Only one stretch of the data below should be repeated: the lines from the line containing "Turn this picture" through the line containing "foot_splay = 14; // [6:1:18]", inclusive, exactly as they are.

## BEGIN

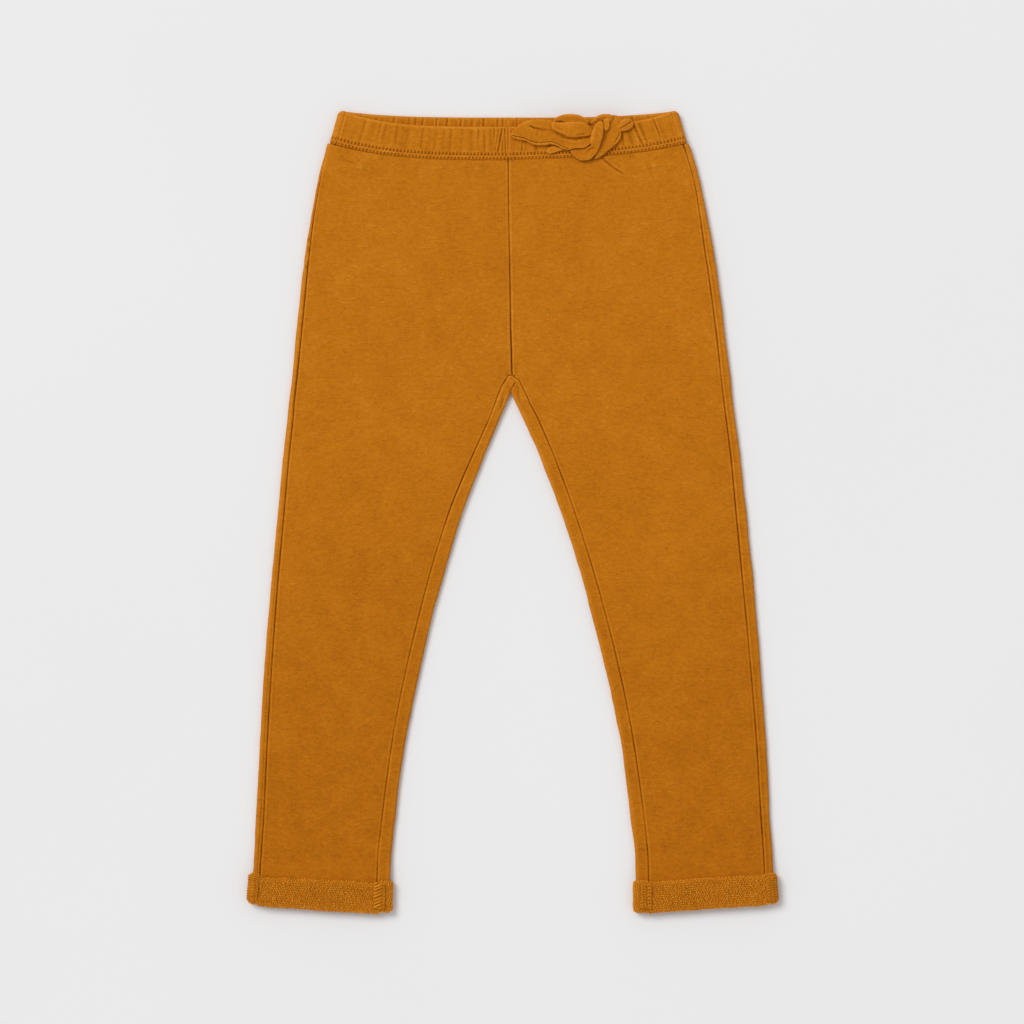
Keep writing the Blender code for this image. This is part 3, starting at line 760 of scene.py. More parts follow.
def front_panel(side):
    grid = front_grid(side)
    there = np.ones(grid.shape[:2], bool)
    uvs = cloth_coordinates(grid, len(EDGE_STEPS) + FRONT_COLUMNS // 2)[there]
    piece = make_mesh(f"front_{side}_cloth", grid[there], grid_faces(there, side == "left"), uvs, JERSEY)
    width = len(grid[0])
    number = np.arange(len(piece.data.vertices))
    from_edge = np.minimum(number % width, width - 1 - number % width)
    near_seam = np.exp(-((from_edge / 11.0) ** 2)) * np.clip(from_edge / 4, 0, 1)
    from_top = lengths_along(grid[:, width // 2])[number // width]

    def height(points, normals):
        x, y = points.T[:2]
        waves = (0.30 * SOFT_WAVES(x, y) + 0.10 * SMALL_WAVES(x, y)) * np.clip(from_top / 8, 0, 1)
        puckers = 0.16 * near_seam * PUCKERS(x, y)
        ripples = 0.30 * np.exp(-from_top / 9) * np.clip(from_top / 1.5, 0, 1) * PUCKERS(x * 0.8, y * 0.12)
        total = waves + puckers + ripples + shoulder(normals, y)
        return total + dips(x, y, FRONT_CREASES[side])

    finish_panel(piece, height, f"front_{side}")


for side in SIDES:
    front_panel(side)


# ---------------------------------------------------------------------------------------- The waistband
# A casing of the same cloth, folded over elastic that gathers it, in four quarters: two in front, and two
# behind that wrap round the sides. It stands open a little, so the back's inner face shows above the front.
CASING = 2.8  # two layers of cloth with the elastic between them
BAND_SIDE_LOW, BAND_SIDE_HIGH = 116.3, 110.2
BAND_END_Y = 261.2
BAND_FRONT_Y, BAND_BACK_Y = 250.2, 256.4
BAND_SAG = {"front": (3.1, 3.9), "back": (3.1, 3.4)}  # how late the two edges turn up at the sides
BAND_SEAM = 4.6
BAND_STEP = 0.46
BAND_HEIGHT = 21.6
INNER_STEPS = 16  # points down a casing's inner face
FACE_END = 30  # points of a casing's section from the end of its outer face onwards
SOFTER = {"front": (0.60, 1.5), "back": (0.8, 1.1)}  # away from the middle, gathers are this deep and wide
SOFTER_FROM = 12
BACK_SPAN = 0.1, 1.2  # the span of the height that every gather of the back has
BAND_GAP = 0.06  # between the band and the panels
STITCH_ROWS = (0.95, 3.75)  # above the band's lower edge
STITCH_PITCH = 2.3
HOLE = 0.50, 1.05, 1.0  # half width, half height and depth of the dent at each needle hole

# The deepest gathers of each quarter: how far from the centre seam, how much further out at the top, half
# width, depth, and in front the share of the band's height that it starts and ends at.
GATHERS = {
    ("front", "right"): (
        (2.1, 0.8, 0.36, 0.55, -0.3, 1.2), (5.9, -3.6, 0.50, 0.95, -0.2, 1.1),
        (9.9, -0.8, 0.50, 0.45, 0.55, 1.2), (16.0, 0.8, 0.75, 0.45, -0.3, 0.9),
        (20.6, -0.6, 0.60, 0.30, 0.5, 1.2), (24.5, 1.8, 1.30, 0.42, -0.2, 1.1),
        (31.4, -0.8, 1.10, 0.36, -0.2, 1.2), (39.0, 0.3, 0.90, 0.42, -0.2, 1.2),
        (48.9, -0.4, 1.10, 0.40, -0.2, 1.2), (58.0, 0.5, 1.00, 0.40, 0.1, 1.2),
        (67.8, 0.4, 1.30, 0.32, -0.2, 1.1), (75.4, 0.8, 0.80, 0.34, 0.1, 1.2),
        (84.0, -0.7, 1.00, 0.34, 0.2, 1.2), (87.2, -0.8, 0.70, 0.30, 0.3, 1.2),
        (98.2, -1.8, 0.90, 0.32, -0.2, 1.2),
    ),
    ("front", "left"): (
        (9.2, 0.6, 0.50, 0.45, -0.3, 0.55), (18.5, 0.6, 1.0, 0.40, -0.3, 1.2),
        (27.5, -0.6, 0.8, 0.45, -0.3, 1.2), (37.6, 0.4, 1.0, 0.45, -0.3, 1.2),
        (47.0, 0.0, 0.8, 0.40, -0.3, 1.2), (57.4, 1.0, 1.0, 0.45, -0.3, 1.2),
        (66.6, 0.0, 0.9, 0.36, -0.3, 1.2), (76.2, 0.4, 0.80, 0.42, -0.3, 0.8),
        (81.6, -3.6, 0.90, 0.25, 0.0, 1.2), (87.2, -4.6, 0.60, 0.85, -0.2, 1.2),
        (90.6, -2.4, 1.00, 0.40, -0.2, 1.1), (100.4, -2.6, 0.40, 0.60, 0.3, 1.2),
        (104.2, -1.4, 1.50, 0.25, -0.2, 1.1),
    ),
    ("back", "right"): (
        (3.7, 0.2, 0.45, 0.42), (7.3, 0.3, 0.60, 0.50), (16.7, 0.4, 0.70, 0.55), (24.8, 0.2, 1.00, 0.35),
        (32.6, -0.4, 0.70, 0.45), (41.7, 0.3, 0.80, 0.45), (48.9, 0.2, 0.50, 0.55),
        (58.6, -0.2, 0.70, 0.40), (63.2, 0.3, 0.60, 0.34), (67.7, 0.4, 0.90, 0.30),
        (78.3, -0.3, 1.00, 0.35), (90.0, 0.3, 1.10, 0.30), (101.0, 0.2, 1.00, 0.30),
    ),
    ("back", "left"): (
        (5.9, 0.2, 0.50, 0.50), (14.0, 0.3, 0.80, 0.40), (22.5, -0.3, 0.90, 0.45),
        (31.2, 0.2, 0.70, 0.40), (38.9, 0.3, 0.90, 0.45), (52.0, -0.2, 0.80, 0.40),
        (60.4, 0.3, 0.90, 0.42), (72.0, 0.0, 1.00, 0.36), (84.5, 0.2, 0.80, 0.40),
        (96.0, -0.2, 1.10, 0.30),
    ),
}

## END
## BEGIN

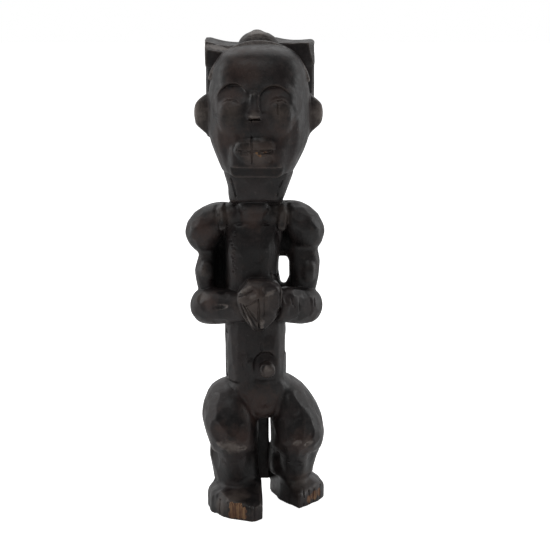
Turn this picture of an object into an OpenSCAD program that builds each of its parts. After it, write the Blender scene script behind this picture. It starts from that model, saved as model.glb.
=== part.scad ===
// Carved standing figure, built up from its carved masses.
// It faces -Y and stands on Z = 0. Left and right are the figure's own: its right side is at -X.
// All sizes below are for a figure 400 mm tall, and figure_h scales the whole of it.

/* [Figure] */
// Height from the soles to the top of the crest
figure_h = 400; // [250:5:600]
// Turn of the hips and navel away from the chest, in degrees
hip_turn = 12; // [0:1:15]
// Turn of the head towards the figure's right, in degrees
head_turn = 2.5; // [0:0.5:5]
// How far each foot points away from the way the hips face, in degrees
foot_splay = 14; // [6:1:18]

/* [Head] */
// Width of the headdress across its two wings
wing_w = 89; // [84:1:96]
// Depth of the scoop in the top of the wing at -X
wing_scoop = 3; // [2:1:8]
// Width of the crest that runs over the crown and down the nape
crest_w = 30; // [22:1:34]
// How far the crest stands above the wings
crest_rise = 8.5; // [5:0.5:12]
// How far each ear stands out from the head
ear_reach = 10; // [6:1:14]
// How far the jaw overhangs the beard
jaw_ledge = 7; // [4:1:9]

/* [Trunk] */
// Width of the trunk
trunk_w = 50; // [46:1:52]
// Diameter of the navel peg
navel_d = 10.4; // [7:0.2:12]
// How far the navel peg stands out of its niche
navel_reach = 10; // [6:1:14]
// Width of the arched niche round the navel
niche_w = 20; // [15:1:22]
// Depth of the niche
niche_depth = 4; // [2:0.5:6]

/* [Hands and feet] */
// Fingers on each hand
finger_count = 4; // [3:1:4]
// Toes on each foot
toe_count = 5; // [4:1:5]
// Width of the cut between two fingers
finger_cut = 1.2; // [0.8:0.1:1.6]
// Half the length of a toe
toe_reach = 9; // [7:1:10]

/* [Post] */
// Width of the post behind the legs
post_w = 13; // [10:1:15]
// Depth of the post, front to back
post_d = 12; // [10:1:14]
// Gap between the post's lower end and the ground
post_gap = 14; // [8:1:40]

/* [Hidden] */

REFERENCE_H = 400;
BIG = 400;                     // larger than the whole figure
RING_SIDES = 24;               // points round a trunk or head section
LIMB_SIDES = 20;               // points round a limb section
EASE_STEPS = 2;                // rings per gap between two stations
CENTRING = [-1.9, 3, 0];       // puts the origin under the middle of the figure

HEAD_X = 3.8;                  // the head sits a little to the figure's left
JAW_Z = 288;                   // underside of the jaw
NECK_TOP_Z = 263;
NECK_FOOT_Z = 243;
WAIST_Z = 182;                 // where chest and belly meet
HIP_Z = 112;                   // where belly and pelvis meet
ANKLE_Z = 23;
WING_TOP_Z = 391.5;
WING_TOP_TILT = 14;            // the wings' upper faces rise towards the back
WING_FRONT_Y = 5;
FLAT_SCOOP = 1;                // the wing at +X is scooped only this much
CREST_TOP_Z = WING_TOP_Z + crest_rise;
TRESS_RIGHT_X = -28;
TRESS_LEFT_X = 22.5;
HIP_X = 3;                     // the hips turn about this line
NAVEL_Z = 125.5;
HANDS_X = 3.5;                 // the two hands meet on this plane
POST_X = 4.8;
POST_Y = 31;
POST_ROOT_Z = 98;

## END

→ Written response:
Turn this picture of an object into an OpenSCAD program that builds each of its parts. After it, write the Blender scene script behind this picture. It starts from that model, saved as model.glb.
=== part.scad ===
// Carved standing figure, built up from its carved masses.
// It faces -Y and stands on Z = 0. Left and right are the figure's own: its right side is at -X.
// All sizes below are for a figure 400 mm tall, and figure_h scales the whole of it.

/* [Figure] */
// Height from the soles to the top of the crest
figure_h = 400; // [250:5:600]
// Turn of the hips and navel away from the chest, in degrees
hip_turn = 12; // [0:1:15]
// Turn of the head towards the figure's right, in degrees
head_turn = 2.5; // [0:0.5:5]
// How far each foot points away from the way the hips face, in degrees
foot_splay = 14; // [6:1:18]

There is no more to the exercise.